Acts 4 – Peter Speaks to the High Priest

In Acts 4, Peter and John are arrested and brought before the high priest and some of his associates. In the previous two chapters Luke has described the ministry of Peter in Jerusalem on the day of Pentecost and just after that time.  He and the twelve seem to have gone regularly to the temple for prayer and worship. While they were there, they had opportunity to preach Jesus as the messiah and the gospel of the risen and ascended Jesus to groups of religiously minded Jews who were also in the Temple for prayer and worship.

Peter and John DoreIn both cases God does a miracle which demonstrates that the messianic age has begun (the descent of the Holy Spirit and the healing of a lame man), and in both cases Peter’s sermon is based solidly on messianic prophecies found in the Hebrew Bible.  Both sermons show that Jesus was the messiah, and that while he was crucified in ignorance, that ignorance will no longer be overlooked, judgment is coming. In each case they have great success with thousands of people believing that Jesus is the messiah and that he will return soon to establish his kingdom.  As Ben Witherington comments, it is in this chapter that we “see the beginnings of the power struggle for the hearts of the Jewish people.” (Acts, 189).

Peter is filled with the Holy Spirit as he addressed the meeting. That Peter is filled with the Holy Spirit is an indication that Luke sees this speech in the tradition of the Prophets of the Hebrew Bible.  Luke is presenting Peter as giving a prophetic speech like Isaiah or Jeremiah, directly to the leadership of the Jewish people, calling even the High Priest to repent of the sin of killing the Messiah.

The words which follow are therefore a prophetic speech of condemnation, which amazes the listeners.  But it is not Peter’s skills as an orator which is important, but that the words come through the Holy Spirit.   In fact, Luke uses this phrase in a number of places in his gospel and in Acts before a prophetic speech.*  In each case, the target of the speech is Jewish; 9:17 refers to Paul receiving the Spirit, 11:24 refers to Barnabas as a man “full of the Spirit.”

Peter asks if the healing of a lame man is a good deed or not.  If this is an act of kindness, then it must come from God.  The obvious answer seems to be yes, it is a good deed from God.  If they agree it is a good deed from God, then they have a problem:  Peter states the man was healed by the name of Jesus of Nazareth, the one put to death by this very council only two months before!

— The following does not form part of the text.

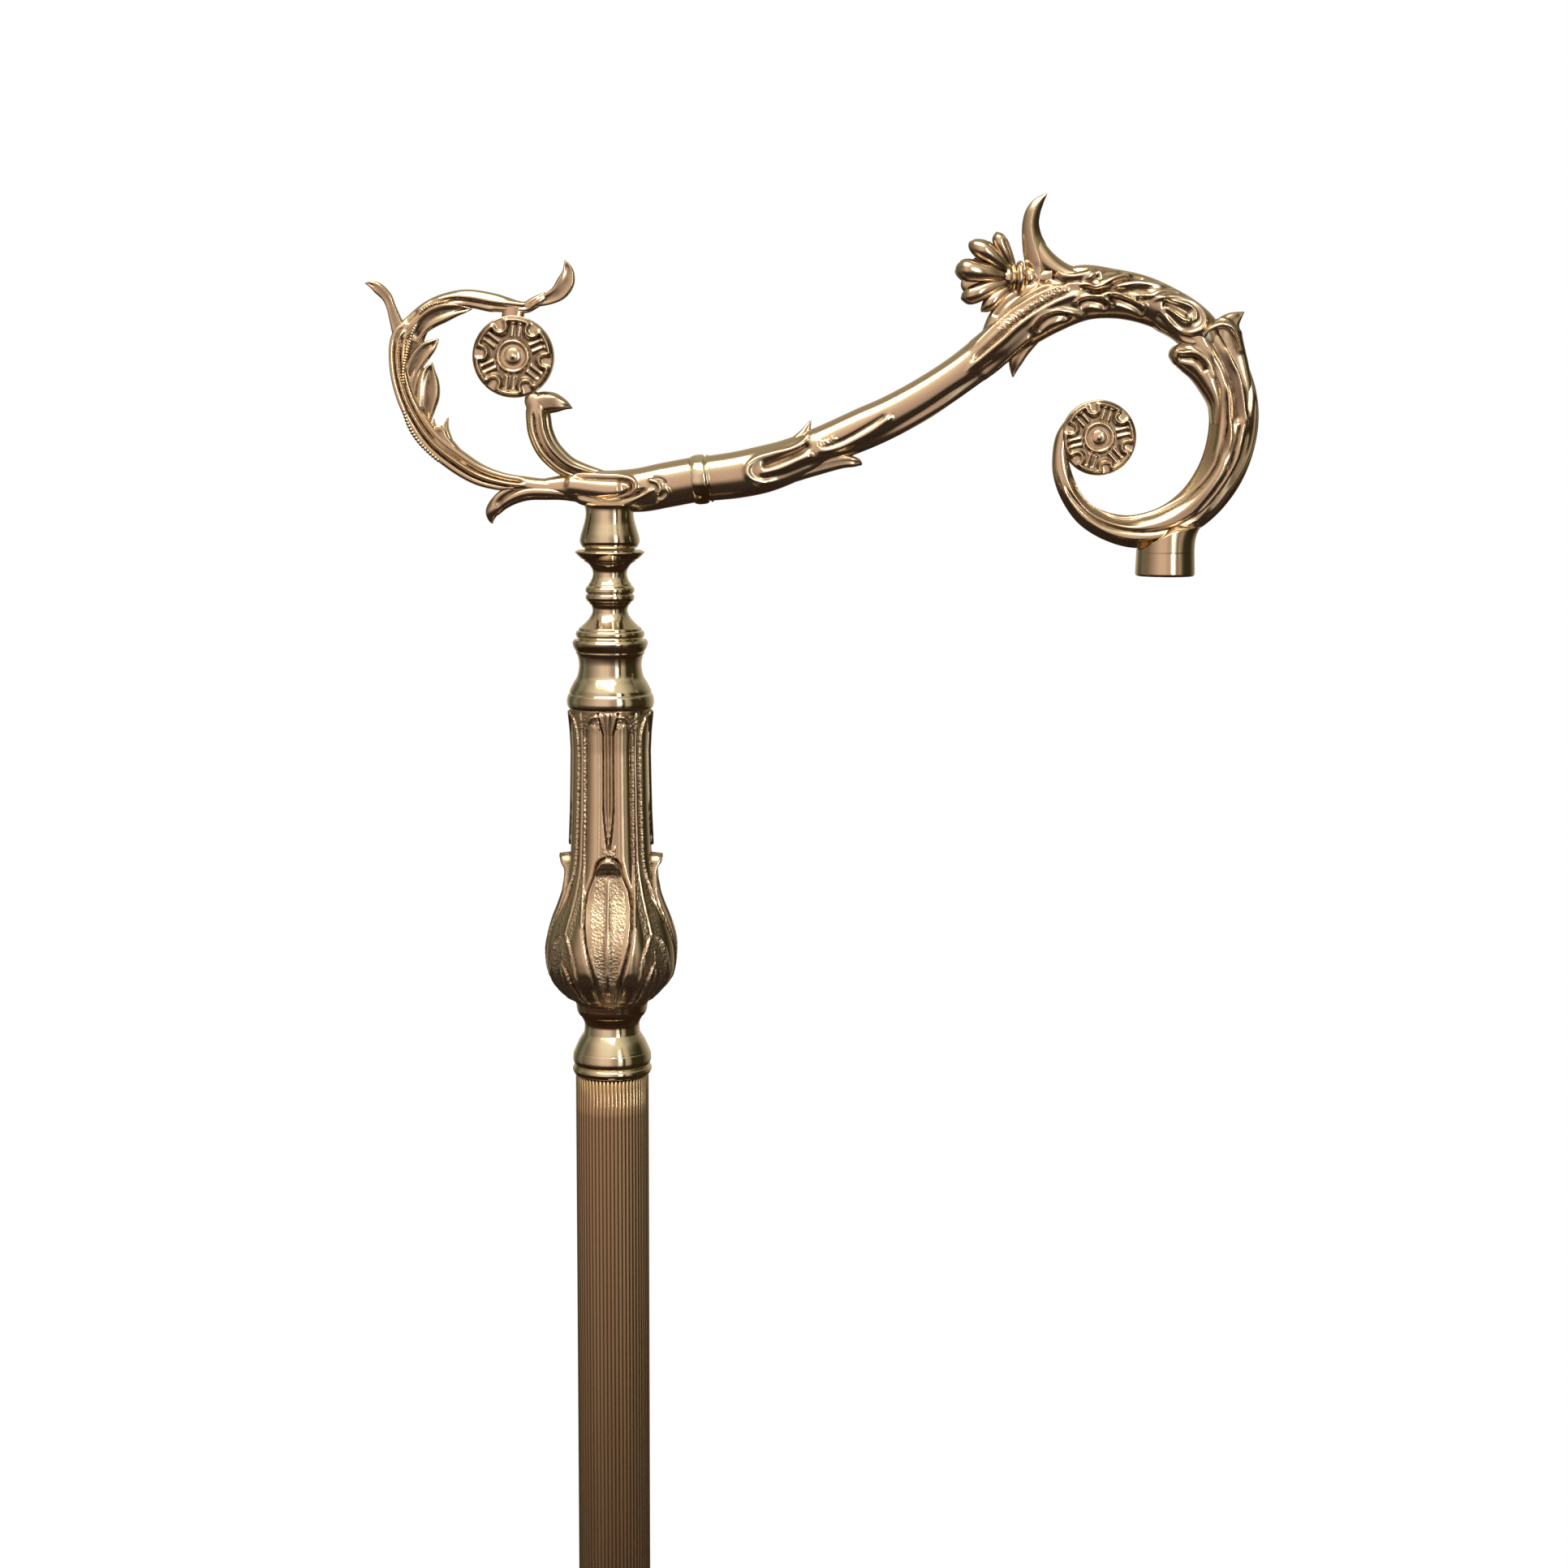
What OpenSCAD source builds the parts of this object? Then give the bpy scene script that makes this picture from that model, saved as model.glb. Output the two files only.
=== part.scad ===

The last line of his defense is a classic statement of the gospel: “There is no other name under heaven given to men by which we must be saved.”  This is a strong statement of total dedication to Jesus Christ.  There is no possibility of religious pluralism, Jesus is in fact the only way, truth and life.  If humans (these people before Peter or any human) expect to be right with God, they can only do it through the name of Jesus. This is really an outgrowth of the belief that God raised Jesus from the dead and seated him on his right hand (Marshall, Acts, 100). The name of Jesus is now the highest authority possible, so that Paul can say in Phil 2 that at the name of Jesus every knew will bow.

There is a remarkable boldness in this statement, but from the modern perspective of religious pluralism.  The boldness is that Peter is saying this to a group of highly religious Jews who thought that they were the ones who held the right way to salvation. If you wanted to be right with God, you had to come to them and hear their interpretation of the Law and participate in worship only in the Temple, which they control.

Peter is saying that salvation now comes through Jesus, not the Temple.  Little wonder why these men were shocked at Peter’s boldness!

*See Luke 1:15, 1:41, 1:67; 4:1, Acts 2:4, 4:31, 6:3-5, 7:55, 9:17, 11:24, and 13:9.